制度だけを見れば、楚は秦に対して大きなおくれをとっていた。これを「楚独自の文化」や「それなりに中央集権については果たしていたもの」とみなす考えもあるが、楚人でありながら、劉邦はこれを引き継がず、秦の制度をベースにして漢王朝を建国している。
楚の土地について
『史記』貨殖列伝や『漢書』地理志によると、楚は「西楚」、「東楚」、「南楚」の3つの地域に分かれるとされる。
この3つの地域はだいたい「彭城(ホウジョウ)」を中心として、西側が「西楚」、東側が「東楚」、南側が「南楚」である。
「西楚」は、楚の都である郢(後に江陵)が大都市であり、水産物の豊富な物産を有し、西は蜀の地に通じ、交通の要衝である。また、楚の二度目の都である陳も、魚や塩の運輸が盛んで、商人が多いとされる。ただし、土地自体はやせていて、穀物のたくわえが少ない。
「東楚」は、海からとれる塩が豊富であり、「章山」という銅山が存在し、海産物やたくさんある湖からの水産物が大きな産業となっている。大きな都市としては、「呉」や「広陵」がある。
「南楚」には、楚の最後の都である「寿春」が大都市として存在する。また、「合肥」は大きな河である長江と淮河(ワイガ)に南北が挟まれ、皮革(ひかく)やアワビなどの乾物(かんぶつ)、材木の集約地点となっている。竹や材木は多いが、湿度が高いために男性は早死にするとされる。
さらに「南楚」でも南方にあたる越地方では、当時から、南方との貿易が行われ、犀(さい)や象といった珍しい獣や、玳瑁(たいまい、海亀の甲羅)、サンゴ、銀・銅・果物・様々な布が手に入るため、金持ちが多かったという。

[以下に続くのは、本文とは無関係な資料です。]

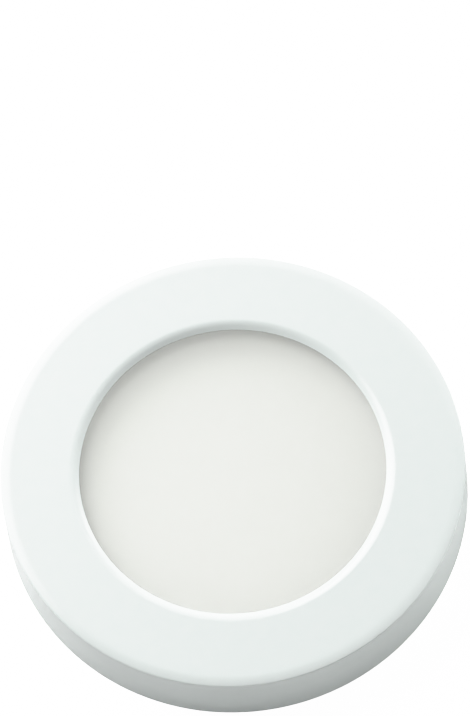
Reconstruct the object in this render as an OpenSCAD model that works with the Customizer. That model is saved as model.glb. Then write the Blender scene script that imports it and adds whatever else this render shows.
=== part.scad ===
// Slim edge-lit LED button light, surface mounted, 70 mm across.
// The back face lies on z = 0 and the light leaves along +Z.
// The optical stack hangs down from the lip of the housing. The circuit board hangs under the stack.

/* [Housing] */
// Thickness of the side wall
wall_t = 1.6; // [1.2:0.1:2]
// Thickness of the front face ring
face_t = 1.6; // [1.2:0.1:1.8]
// Width of the border where the front face curves down a little
crown_w = 1.7; // [1:0.1:3]
// Radius of that shallow curve
crown_r = 6; // [4:0.5:12]
// Rounding of the crisp outer front edge
edge_r = 0.25; // [0.1:0.05:0.6]
// Rounding of the foot of the side wall
foot_r = 0.3; // [0.1:0.1:0.8]
// Diameter of the opening where its bevel meets the front face
opening_d = 48.2; // [40:0.2:80]
// Width of the bevel round the opening
bevel_w = 0.95; // [0.4:0.05:1.5]
// Depth of the lip that holds the diffuser
lip_t = 0.7; // [0.5:0.05:0.9]
// Upright land at the foot of the bevel
lip_land = 0.12; // [0.08:0.02:0.3]
// Wide rounding where the bevel meets the front face
lip_r = 2; // [0.5:0.1:2.4]
// Number of stiffening ribs behind the face ring
rib_count = 12; // [6:1:18]
// Thickness of the stiffening ribs and webs
rib_t = 0.8; // [0.6:0.1:1.2]
// Height of the stiffening ribs
rib_h = 1.4; // [0.8:0.1:2]

/* [Optical stack] */
// Thickness of the opal diffuser
diffuser_t = 1.2; // [1:0.1:1.5]
// How far the lip covers the edge of the diffuser
lip_cover = 2.7; // [1.5:0.1:4]
// Thickness of the clear light guide
guide_t = 3; // [2.6:0.1:5]
// How much smaller the light guide's radius is than the diffuser's
guide_inset = 0.3; // [0.2:0.05:0.6]
// Air gap above and below the guide, which keeps the light inside it
air_gap = 0.05; // [0.02:0.01:0.1]
// Thickness of the white reflector film
film_t = 0.25; // [0.15:0.05:0.4]
// Thickness of the foam pad
foam_t = 0.5; // [0.3:0.1:0.8]
// Rings of dimples on the back of the light guide
dimple_rings = 5; // [3:1:6]
// Diameter of the dimples at the centre of the guide
dimple_d = 1.2; // [0.8:0.1:1.4]
// Depth of the dimples
dimple_h = 0.2; // [0.1:0.05:0.3]

/* [Heat tray] */
// Thickness of the aluminium sheet
tray_t = 0.8; // [0.6:0.1:1]
// Rounding of the bend at the foot of the rim
bend_r = 0.5; // [0.3:0.05:0.55]
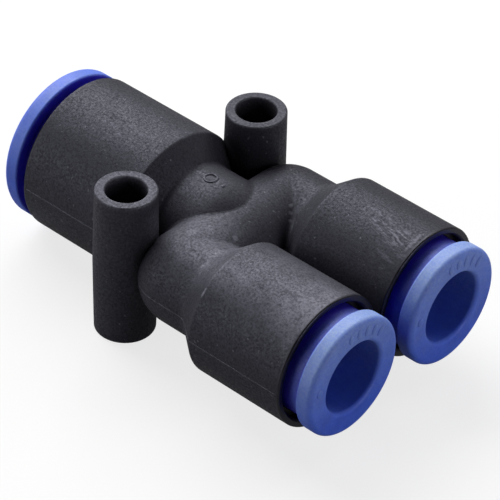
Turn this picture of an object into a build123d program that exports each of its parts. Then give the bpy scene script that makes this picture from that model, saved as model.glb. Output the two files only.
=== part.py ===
# Reducing Y connector for pneumatic tube: one large push-in port and two small ones, with
# release sleeves, on a one-piece moulded body with two mounting bosses.
#
# Frame: millimetres, +X towards the two small ports, +Z up. The origin is midway between
# the two mounting bosses, on the mould's parting plane.
from build123d import *
from dataclasses import dataclass
import os

# Tubes, and the clearances that every port shares
small_tube_radius = 4.0
large_tube_radius = 5.0
socket_clearance = 0.10  # tube in the sleeve and in its seat
running_clearance = 0.10  # sleeve in the guide ring
seat_gap = 0.02  # between pieces pressed or clamped in the body, and the body
tube_bite = 0.15  # how far the claw tips reach inside the tube's surface
seal_squeeze = 0.10  # how far the O-ring reaches inside the tube's surface

# Release sleeve
small_sleeve_wall = 1.3
large_sleeve_wall = 1.6
small_neck_height = 0.7  # neck above the shank that passes the guide's lip
large_neck_height = 0.8
small_flange_height = 0.7  # flange above the neck
large_flange_height = 1.28
flange_thickness = 1.95
face_rounding = 0.6  # at the flange's front
back_rounding = 0.25  # at its back
small_flange_gap = 1.6  # flange to body mouth while the sleeve is out
large_flange_gap = 1.3
sleeve_travel = 1.2
bore_rounding = 0.45
barb_height = 0.5
barb_length = 0.8
stop_clearance = 0.1  # left at each end of the sleeve's travel
finger_slots = 4
finger_slot_width = 1.0
finger_root = 0.5  # solid shank between the slots and the neck

# Guide ring, drawn from sheet
guide_wall = 0.48
guide_recess = 1.3  # below the body's mouth
small_guide_length = 3.7
large_guide_length = 3.9
guide_lip_depth = 1.5  # from the ring's outer end to its inward lip
guide_lip_thickness = 0.6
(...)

その中では、「番禺(バングウ)」が大都市であった。
楚人の気質と生活について
項燕が生まれた楚人の気質については、『史記』貨殖(かしょく)列伝によると、楚人は「生来、機敏であるが怒りっぽい性格である」とされる。
楚の北側にあたる「東楚」と「西楚」の人は、質素であり、一度ひきうけた約束は固く守るが、南の「南楚」の人は、言葉はうまいが、信義は少ないと記されている。

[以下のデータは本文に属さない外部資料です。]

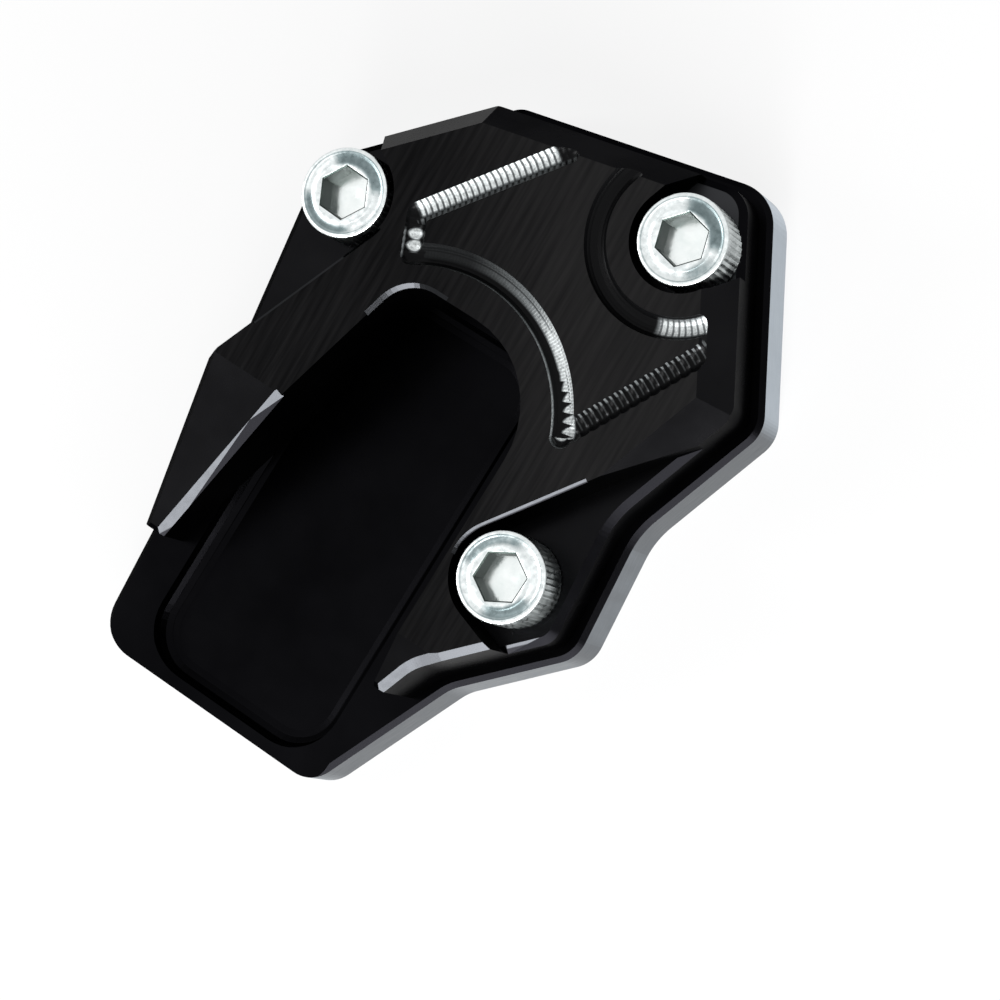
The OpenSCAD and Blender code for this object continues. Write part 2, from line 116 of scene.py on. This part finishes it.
# ---------------------------------------------------------------- node helpers
class Graph:
    """Small helper that makes a material's nodes and links."""

    def __init__(self, name):
        self.material = bpy.data.materials.new(name)
        self.material.use_nodes = True
        self.tree = self.material.node_tree
        self.shader = self.tree.nodes["Principled BSDF"]
        self.bumps = None
        self.place = None

    def node(self, kind, **settings):
        n = self.tree.nodes.new(kind)
        for key, value in settings.items():
            setattr(n, key, value)
        return n

    def link(self, source, target):
        self.tree.links.new(source, target)

    def put(self, target, value):
        if hasattr(value, "links"):
            self.link(value, target)
        else:
            target.default_value = value

    def position(self):
        if self.place is None:
            self.place = self.node("ShaderNodeTexCoord").outputs["Object"]
        return self.place

    def scaled(self, scale, turn=0.0):
        m = self.node("ShaderNodeMapping")
        self.link(self.position(), m.inputs["Vector"])
        m.inputs["Rotation"].default_value = (0, 0, turn)
        m.inputs["Scale"].default_value = scale
        return m.outputs["Vector"]

    def axes(self, vector):
        """The three parts of a vector, under the names X, Y and Z."""
        n = self.node("ShaderNodeSeparateXYZ")
        self.link(vector, n.inputs["Vector"])
        return n.outputs

    def noise(self, vector, scale, detail=3.0):
        n = self.node("ShaderNodeTexNoise")
        self.link(vector, n.inputs["Vector"])
        n.inputs["Scale"].default_value = scale
        n.inputs["Detail"].default_value = detail
        n.inputs["Roughness"].default_value = 0.55
        return n.outputs["Fac"]

    def math(self, operation, a, b=0.0):
        n = self.node("ShaderNodeMath", operation=operation)
        self.put(n.inputs[0], a)
        self.put(n.inputs[1], b)
        return n.outputs[0]

    def add(self, a, b):
        return self.math("ADD", a, b)

    def less(self, a, b):
        return self.math("SUBTRACT", a, b)

    def times(self, first, *others):
        for other in others:
            first = self.math("MULTIPLY", first, other)
        return first

    def most(self, a, b):
        return self.math("MAXIMUM", a, b)

    def length(self, x, y):
        return self.math("POWER", self.add(self.times(x, x), self.times(y, y)), 0.5)

    def ramp(self, value, low, high, to_low, to_high):
        n = self.node("ShaderNodeMapRange")
        self.link(value, n.inputs["Value"])
        ends = (("From Min", low), ("From Max", high), ("To Min", to_low), ("To Max", to_high))
        for key, v in ends:
            n.inputs[key].default_value = v
        return n.outputs["Result"]

    def colours(self, value, stops):
        n = self.node("ShaderNodeValToRGB")
        self.link(value, n.inputs["Fac"])
        elements = n.color_ramp.elements
        for element, (place, colour) in zip(elements, (stops[0], stops[-1])):
            element.position, element.color = place, (*colour, 1)
        for place, colour in stops[1:-1]:
            elements.new(place).color = (*colour, 1)
        return n.outputs["Color"]

    def window(self, value, low, high, soft):
        """One between low and high, and nought outside, with soft ends."""
        rise = self.ramp(value, low - soft, low + soft, 0.0, 1.0)
        fall = self.ramp(value, high - soft, high + soft, 1.0, 0.0)
        return self.times(rise, fall)

    def plan(self):
        """Millimetres to the right of and ahead of the rear screw's axis."""
        place = self.axes(self.position())
        x = self.times(self.less(place["X"], REAR_AXIS.x), 1 / MM)
        y = self.times(self.less(place["Y"], REAR_AXIS.y), 1 / MM)
        return x, y

    def along_line(self, line):
        """Millimetres along a line from its first end, and to its left."""
        (ax, ay), (bx, by) = line
        size = math.hypot(bx - ax, by - ay)
        dx, dy = (bx - ax) / size, (by - ay) / size
        x, y = self.plan()
        x, y = self.less(x, ax), self.less(y, ay)
        along = self.add(self.times(x, dx), self.times(y, dy))
        left = self.less(self.times(y, dx), self.times(x, dy))
        return along, left

    def round_centre(self, centre, radius):
        """Millimetres along a circle, from its right-hand side on, and outside it."""
        x, y = self.plan()
        x, y = self.less(x, centre[0]), self.less(y, centre[1])
        along = self.times(self.math("ARCTAN2", y, x), radius)
        return along, self.less(self.length(x, y), radius)

    def bars(self, along, pitch, gap):
        """One on each rib of a painted highlight, spaced like cutter marks, nought in the gap
        between two.
        """
        part = self.math("FRACT", self.times(along, 1 / pitch))
        middle = self.math("ABSOLUTE", self.less(part, 0.5))
        return self.ramp(middle, 0.5 - gap, 0.5 - gap + 0.1, 1.0, 0.0)

    def bump(self, height, strength, distance):
        """Adds relief on top of the relief so far; distance is in metres."""
        n = self.node("ShaderNodeBump")
        n.inputs["Strength"].default_value = strength
        n.inputs["Distance"].default_value = distance
        self.link(height, n.inputs["Height"])
        if self.bumps is not None:
            self.link(self.bumps, n.inputs["Normal"])
        self.bumps = n.outputs["Normal"]

    def finish(self, **sockets):
        for key, value in sockets.items():
            self.put(self.shader.inputs[key.replace("_", " ")], value)
        if self.bumps is not None:
            self.link(self.bumps, self.shader.inputs["Normal"])
        return self.material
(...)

楚の土地は広く、河や沢、山林に富み、焼き畑農業を行うものが多かった。楚人は魚や米を食べて、漁業や山林伐採を行い、食べ物に事欠かなかった。そのため、住民の力は弱く、才覚はすぐれず、蓄積する習慣はない。飢えや寒さを心配する必要はないが、大金持ちもいなかった。
また、鬼神の存在を信じやすく、巫女が重んじられ、土地神への信仰が重んじられた。(中国にしては)風紀が乱れた地域が多く、気勢が強い人が多い地域も存在した。
また、『史記』 でいう「南楚」の一部である呉地方の人々は、やはり、言葉はうまいが、信義は少ないとされる。
項燕の性格は史書から余り読み取れないが、彼の子である項梁や項伯、孫である項羽について考えると、同意させられる部分も多い。
関連書籍
『項羽と劉邦の時代』(講談社選書メチエ) 藤田勝久
項羽と劉邦が生まれた時代の前後を、出土文献を使って説明した書籍。項燕については詳しくはないが、項燕の生きた前後の時代の楚の国の歴史、制度や文化について、詳しく知ることができる。
概説書にしても内容が難しいが、項燕の仕えた楚の国について詳しく知りたい人には、「第一章 南方の大国・楚」が、とてもおすすめであり、昌平君に関する学説や、彼の子である項梁や孫の項羽のことも詳しく知ることができる。